From the listing below, pull out the lines that hold "Blender".

◇ ◇ ◇ ◇

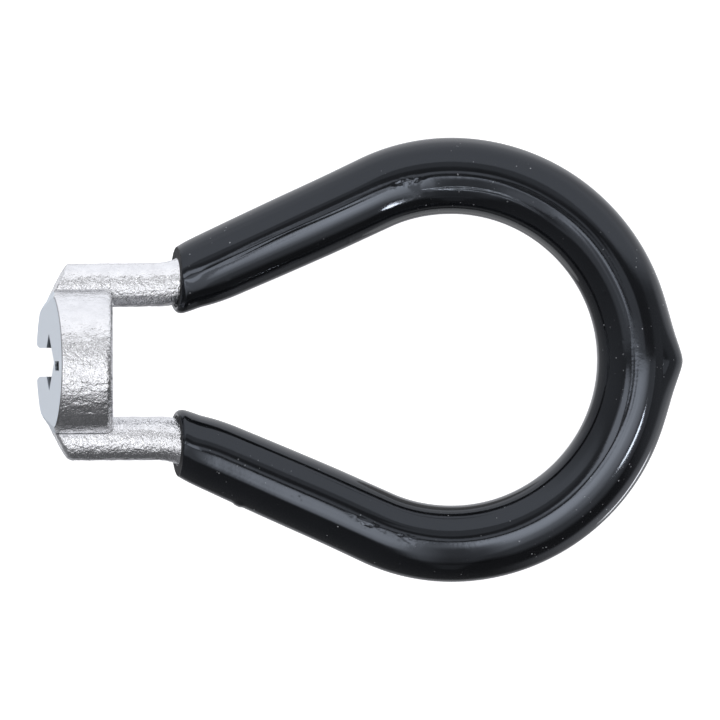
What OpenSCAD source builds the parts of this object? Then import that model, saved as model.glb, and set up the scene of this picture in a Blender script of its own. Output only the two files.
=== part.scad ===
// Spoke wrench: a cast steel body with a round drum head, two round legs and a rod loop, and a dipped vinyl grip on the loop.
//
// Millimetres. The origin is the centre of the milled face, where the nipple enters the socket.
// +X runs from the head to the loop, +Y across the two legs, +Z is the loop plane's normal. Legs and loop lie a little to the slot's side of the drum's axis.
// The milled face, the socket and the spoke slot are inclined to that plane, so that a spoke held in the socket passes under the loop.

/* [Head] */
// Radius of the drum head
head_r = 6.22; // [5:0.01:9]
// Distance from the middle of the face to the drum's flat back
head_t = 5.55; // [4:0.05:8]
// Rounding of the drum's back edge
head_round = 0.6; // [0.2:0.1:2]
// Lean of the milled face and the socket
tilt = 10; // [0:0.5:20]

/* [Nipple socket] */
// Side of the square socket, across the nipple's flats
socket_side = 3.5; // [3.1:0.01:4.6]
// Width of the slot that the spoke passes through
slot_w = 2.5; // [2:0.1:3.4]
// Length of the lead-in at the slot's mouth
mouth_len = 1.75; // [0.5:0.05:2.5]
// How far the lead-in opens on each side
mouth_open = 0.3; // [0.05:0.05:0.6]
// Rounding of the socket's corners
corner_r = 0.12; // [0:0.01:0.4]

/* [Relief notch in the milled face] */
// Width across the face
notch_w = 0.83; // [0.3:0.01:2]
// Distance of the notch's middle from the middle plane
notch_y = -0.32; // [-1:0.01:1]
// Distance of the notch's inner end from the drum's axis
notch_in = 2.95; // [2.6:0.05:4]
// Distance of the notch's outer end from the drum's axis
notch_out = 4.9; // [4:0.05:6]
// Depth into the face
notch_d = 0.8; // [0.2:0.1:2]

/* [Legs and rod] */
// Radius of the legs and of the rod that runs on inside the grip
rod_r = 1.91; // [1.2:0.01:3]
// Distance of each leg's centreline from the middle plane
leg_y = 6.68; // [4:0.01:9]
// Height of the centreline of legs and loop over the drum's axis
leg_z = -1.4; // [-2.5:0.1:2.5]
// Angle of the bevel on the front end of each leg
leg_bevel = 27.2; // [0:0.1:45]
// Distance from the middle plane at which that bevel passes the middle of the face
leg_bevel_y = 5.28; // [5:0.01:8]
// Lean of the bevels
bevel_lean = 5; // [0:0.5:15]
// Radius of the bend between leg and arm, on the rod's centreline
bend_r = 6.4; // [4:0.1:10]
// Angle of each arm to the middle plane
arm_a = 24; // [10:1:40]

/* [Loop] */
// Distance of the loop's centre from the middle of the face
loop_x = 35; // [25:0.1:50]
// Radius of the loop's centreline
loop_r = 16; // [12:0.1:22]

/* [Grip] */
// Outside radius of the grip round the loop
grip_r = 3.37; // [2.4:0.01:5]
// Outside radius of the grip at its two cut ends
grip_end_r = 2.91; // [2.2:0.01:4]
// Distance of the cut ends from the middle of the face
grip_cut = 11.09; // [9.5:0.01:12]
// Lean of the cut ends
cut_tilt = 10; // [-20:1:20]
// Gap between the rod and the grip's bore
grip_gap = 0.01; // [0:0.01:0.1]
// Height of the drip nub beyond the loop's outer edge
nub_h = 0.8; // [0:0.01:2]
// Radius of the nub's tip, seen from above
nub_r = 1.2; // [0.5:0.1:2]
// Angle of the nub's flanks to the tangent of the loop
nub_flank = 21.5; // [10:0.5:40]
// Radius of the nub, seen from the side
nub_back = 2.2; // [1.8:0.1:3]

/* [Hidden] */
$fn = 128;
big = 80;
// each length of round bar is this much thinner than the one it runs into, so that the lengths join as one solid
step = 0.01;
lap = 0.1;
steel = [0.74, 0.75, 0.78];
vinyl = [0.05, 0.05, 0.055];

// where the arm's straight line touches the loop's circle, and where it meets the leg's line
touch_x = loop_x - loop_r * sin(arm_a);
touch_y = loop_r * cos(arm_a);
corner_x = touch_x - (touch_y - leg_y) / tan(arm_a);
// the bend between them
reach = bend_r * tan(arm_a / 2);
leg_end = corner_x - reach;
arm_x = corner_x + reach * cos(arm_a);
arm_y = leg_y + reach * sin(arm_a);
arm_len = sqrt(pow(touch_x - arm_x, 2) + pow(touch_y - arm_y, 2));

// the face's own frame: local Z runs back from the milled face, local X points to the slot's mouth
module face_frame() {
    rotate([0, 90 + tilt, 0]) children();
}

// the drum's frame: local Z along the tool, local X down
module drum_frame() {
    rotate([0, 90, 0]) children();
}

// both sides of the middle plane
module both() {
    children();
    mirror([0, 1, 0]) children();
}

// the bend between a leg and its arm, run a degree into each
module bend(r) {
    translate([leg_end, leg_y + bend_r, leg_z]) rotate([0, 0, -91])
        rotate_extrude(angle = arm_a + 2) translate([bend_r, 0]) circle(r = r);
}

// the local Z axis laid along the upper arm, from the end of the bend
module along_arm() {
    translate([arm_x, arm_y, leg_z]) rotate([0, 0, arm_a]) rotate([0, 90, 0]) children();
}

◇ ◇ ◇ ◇

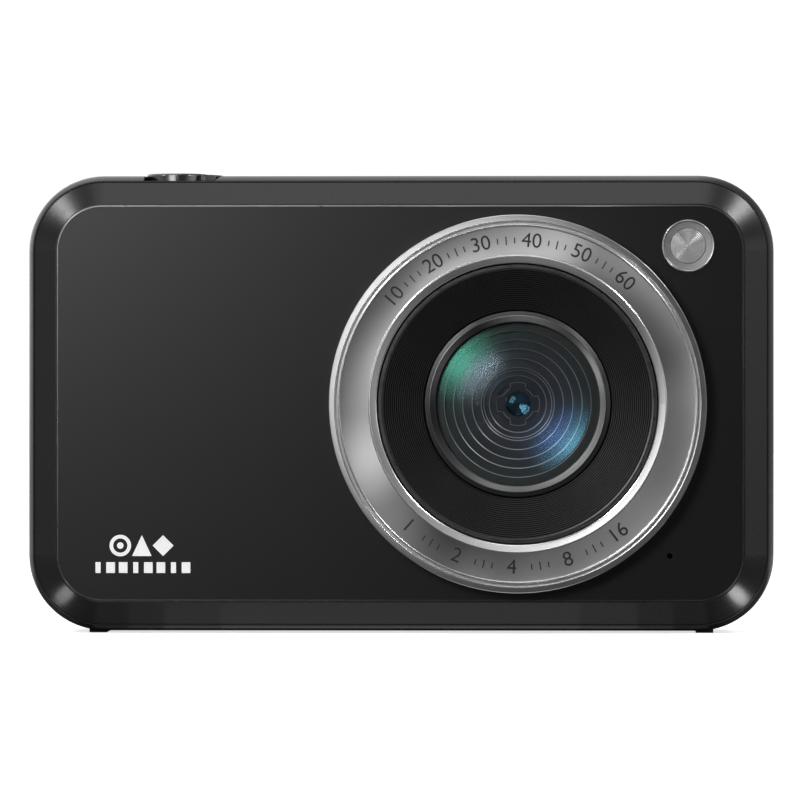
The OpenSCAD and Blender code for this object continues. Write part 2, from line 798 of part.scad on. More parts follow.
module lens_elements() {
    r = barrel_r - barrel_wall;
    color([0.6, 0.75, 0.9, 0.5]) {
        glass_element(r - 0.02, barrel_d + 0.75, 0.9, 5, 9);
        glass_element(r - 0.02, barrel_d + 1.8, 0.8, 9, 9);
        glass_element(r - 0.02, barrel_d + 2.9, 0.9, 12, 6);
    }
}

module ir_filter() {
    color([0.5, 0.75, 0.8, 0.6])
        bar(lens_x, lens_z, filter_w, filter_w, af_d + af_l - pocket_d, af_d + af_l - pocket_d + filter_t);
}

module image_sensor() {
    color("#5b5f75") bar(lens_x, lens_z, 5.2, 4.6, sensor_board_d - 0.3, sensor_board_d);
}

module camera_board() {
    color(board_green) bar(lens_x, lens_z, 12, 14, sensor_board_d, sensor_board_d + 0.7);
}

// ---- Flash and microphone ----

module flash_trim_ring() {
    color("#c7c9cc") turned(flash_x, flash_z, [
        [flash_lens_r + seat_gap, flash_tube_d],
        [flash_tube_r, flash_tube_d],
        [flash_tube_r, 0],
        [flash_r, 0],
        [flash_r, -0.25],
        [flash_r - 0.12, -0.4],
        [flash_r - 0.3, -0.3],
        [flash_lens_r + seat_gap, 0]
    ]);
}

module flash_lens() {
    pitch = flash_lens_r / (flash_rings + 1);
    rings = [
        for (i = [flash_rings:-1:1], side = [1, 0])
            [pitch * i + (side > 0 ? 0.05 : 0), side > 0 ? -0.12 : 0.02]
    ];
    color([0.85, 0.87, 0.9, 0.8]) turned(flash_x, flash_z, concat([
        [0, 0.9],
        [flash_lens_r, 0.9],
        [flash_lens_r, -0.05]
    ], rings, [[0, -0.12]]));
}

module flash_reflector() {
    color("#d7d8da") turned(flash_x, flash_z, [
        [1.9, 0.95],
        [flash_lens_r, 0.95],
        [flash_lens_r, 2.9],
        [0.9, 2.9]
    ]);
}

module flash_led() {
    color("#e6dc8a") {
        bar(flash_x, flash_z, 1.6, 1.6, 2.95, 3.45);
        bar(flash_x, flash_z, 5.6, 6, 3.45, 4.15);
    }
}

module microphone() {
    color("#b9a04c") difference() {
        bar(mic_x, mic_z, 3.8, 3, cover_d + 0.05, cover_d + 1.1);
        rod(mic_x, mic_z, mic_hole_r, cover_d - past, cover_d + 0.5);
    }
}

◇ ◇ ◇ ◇

■ **Response to this task**:
What OpenSCAD source builds the parts of this object? Then import that model, saved as model.glb, and set up the scene of this picture in a Blender script of its own. Output only the two files.
The OpenSCAD and Blender code for this object continues. Write part 2, from line 798 of part.scad on. More parts follow.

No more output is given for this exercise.